Bernie raised a lot of money from small donors, and that was encouraging, but it is an open question if that kind of small giving will continue. Unless it does, I don’t see any alternative to accepting corporate donations.

The all-out Democratic support of Ossoff, to me, belies the notion that the DNC’s ignoring Kansas for so long was dictated by corporate donors. But even if it was, the failure of the small donors to respond as they did for Bernie is the fault of potential small donors.

Chris said...

Uh, Bernie in all match up polls defeated Trump without Super PAC money.
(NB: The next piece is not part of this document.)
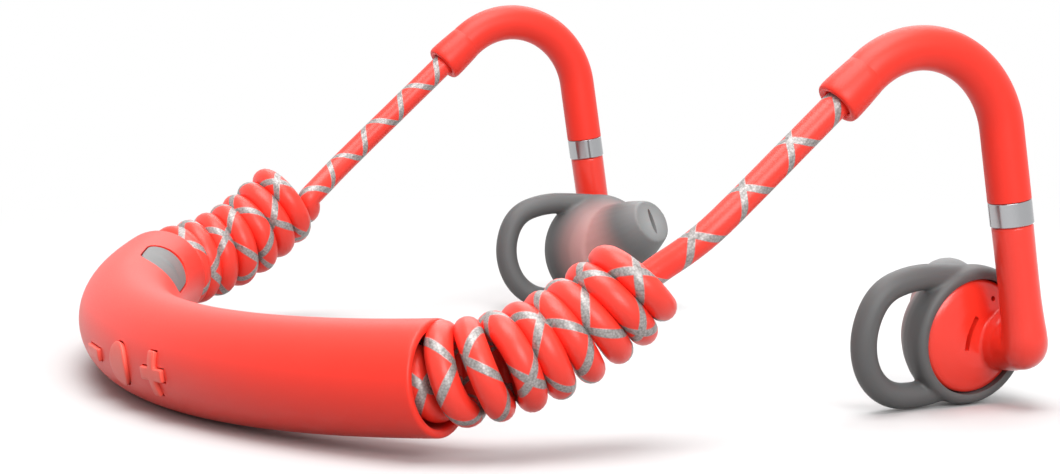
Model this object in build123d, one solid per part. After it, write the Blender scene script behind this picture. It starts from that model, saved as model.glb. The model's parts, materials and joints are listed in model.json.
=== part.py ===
from build123d import *
import os
from math import asin, cos, radians, sin, sqrt, tan

# Neckband sport earphones: a tubular neckband, two coiled cords, two ear hooks and two earbuds.
# Frame: X to the wearer's right, Y forward, Z up, origin under the middle of the neckband and hooks.
# All sizes are in millimetres.

# ---- neckband ----
NECK_DIAMETER = 14.5        # outer silicone tube
NECK_RADIUS = 96.9          # curve of the tube's centre line, seen from above
NECK_HALF_ANGLE = 35.4      # degrees from the middle of the back to each end
NECK_TILT = 8.15            # degrees, the ends stand higher than the back
SLEEVE_BORE = 12.2
CHASSIS_OUTER = 12.1
CHASSIS_BORE = 10.1
RECESS_DEPTH = 6.0          # socket at each end, where the coil's first turn sits
PLUG_THICKNESS = 2.0
OVERALL_DEPTH = 111.2       # back of the buttons to the front of the ear adapters

# ---- buttons, on the outside of the neckband's back ----
BUTTON_ANGLES = {"button_plus": 9.0, "button_play": 2.8, "button_minus": -3.6}
BUTTON_SIZE = 6.0
BUTTON_BAR = 1.7
BUTTON_PROUD = 0.55
BUTTON_TRAVEL = 0.4
BUTTON_GAP = 0.15
STEM_DIAMETER = 1.6

# ---- charging port and its cover, on the inner upper side near the left end ----
PORT_ANGLE = -25.5
PORT_RISE = 37.0            # degrees above the inward direction
COVER_LENGTH = 14.0
COVER_WIDTH = 8.6
COVER_GAP = 0.2

# ---- electronics ----
BATTERY_ANGLE = -14.8
BATTERY_DIAMETER = 8.0
BATTERY_LENGTH = 24.0
BOARD_ANGLE = 2.8
BOARD_LENGTH = 26.0
BOARD_HEIGHT = 6.6
BOARD_THICKNESS = 0.8
BOARD_OFFSET = 1.2          # inner face of the board, outward from the tube's centre line
SWITCH_HEIGHT = 1.3
SCREW_ANGLES = (-29.4, -6.4, 13.2, 27.5)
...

So yes it's possible to do well without being a corporate hack, shill, stooge, etc.

I can't find evidence that Ossoff is Bernie-Esque. Can you provide any? I'm not saying he isn't, but when I researched him last month it was usual vague political platitudes.

Danny said...

vague political platitudes is not Bernie-Esque, see..nvm.

Danny said...

Bernie's platitudes are not *usual* platitudes, I stand corrected.

Danny said...

Platitudes are geared towards presenting a overused and general, shallow, unifying wisdom over a difficult topic. It is what it is. Nobody's perfect. Enough is Enough. This great nation and its government belong to all of the people and not to a handful of billionaires, their super PACS and their lobbyists.

Unknown said...


Bernie indeed did magnificently both in the polls and in fund-raising, though he wasn't the only one to lead Trump in the polls. He showed the game could be played without SuperPac money. The question, though, is how sustainable is this, particularly without Bernie on the ticket? If it can be done, I'm all for it. If enough people can come up with $27 there probably wouldn't be any need for corporate money.

But as to Kansas--I have no idea what the DNC had in the bank to spend on it. Do you?

Ossoff strikes me as a 30-year-old idealist. He's not had a chance to show how liberal he is. But he was one of the first to step up and volunteer after Price vacated his seat. He's endorsed by John Lewis (that was enough for me) and I believe, but am not certain, by Bernie as well. Others on this blog seem to see it the same way if their donations are any indicator.